• What the exercise asks: How does the data below read from its first line through the line containing "const POCKET_GAP = 0.5;"? Print those lines exactly.

• Given data:
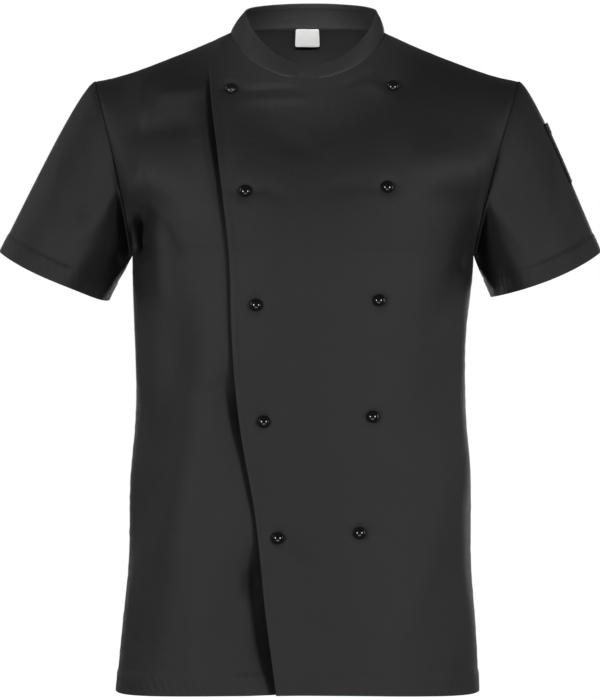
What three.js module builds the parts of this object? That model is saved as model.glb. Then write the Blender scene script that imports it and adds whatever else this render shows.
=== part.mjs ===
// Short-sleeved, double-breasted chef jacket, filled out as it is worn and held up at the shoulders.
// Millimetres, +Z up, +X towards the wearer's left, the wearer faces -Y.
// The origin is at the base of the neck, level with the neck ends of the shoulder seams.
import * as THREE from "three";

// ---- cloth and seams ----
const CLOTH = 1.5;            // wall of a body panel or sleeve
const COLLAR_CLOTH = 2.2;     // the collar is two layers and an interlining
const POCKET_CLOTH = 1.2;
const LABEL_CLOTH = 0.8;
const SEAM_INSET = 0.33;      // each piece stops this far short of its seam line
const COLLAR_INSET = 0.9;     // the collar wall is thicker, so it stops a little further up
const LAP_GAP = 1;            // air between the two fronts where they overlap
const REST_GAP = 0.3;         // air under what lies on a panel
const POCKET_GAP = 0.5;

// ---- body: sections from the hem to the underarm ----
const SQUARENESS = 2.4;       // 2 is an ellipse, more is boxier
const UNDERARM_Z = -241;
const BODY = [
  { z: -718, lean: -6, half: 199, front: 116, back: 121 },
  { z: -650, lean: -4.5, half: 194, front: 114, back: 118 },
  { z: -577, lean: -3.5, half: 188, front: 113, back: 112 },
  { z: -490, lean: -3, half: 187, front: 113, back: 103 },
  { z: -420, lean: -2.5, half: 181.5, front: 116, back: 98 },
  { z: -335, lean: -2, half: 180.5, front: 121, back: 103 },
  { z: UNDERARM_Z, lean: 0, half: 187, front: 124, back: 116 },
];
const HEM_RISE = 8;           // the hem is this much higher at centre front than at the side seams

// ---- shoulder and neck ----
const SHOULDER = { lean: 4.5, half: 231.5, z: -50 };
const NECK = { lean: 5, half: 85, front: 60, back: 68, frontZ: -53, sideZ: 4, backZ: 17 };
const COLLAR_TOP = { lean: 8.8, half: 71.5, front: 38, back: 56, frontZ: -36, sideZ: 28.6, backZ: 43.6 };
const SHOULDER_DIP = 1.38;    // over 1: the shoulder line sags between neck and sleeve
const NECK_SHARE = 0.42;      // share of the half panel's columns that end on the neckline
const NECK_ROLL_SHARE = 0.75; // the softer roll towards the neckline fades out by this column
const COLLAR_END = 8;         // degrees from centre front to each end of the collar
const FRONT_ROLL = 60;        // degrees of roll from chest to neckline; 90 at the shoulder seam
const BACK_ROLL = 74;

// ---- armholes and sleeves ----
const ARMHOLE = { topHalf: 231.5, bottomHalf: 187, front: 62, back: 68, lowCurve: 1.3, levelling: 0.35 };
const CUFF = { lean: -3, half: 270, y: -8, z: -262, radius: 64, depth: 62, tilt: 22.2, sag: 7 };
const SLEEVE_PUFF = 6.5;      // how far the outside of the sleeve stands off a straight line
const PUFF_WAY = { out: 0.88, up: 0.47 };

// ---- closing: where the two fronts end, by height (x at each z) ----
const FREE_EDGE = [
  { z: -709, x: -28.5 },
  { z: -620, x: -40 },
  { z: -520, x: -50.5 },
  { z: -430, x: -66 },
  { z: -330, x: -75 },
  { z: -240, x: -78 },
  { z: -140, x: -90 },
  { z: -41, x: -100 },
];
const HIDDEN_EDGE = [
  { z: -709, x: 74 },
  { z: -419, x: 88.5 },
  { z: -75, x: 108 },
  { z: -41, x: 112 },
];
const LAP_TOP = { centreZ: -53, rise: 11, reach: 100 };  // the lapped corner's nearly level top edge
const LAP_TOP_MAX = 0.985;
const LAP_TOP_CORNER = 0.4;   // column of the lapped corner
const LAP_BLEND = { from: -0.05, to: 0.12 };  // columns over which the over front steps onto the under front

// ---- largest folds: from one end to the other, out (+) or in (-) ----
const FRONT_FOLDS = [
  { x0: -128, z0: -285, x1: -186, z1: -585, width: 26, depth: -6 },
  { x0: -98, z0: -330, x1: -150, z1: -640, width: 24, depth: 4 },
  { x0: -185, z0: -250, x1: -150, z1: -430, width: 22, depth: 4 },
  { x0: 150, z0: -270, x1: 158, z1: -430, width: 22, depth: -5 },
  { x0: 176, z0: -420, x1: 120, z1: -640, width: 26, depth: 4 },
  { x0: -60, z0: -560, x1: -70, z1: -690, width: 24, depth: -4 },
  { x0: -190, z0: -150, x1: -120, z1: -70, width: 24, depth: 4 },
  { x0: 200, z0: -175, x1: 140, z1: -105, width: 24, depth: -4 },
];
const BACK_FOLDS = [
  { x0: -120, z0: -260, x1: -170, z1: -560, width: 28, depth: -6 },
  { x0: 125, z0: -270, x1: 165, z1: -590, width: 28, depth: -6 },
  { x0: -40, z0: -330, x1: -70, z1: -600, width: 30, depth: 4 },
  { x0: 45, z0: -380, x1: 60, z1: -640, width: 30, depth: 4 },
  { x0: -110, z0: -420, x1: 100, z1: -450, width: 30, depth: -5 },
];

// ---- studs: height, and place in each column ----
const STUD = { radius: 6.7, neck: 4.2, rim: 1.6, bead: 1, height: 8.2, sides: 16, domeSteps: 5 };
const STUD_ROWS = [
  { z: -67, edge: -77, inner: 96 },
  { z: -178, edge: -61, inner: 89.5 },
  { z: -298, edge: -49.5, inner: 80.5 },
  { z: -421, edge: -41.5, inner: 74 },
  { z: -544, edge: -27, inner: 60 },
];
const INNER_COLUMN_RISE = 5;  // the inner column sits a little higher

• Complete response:
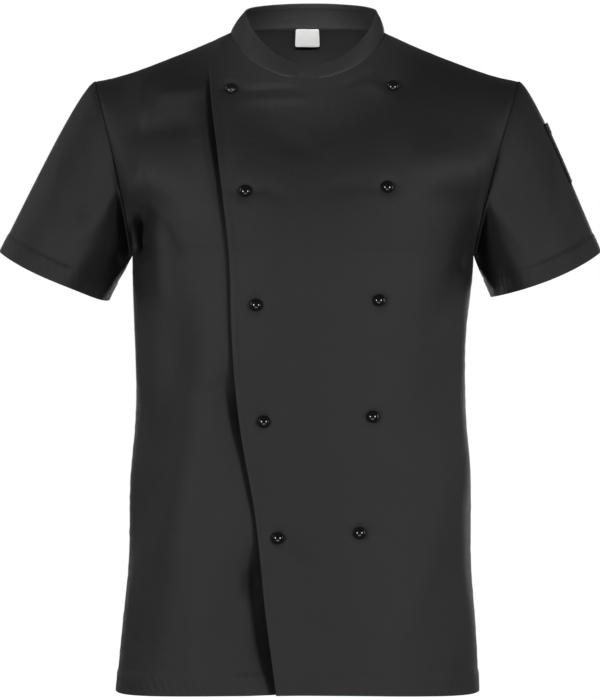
What three.js module builds the parts of this object? That model is saved as model.glb. Then write the Blender scene script that imports it and adds whatever else this render shows.
=== part.mjs ===
// Short-sleeved, double-breasted chef jacket, filled out as it is worn and held up at the shoulders.
// Millimetres, +Z up, +X towards the wearer's left, the wearer faces -Y.
// The origin is at the base of the neck, level with the neck ends of the shoulder seams.
import * as THREE from "three";

// ---- cloth and seams ----
const CLOTH = 1.5;            // wall of a body panel or sleeve
const COLLAR_CLOTH = 2.2;     // the collar is two layers and an interlining
const POCKET_CLOTH = 1.2;
const LABEL_CLOTH = 0.8;
const SEAM_INSET = 0.33;      // each piece stops this far short of its seam line
const COLLAR_INSET = 0.9;     // the collar wall is thicker, so it stops a little further up
const LAP_GAP = 1;            // air between the two fronts where they overlap
const REST_GAP = 0.3;         // air under what lies on a panel
const POCKET_GAP = 0.5;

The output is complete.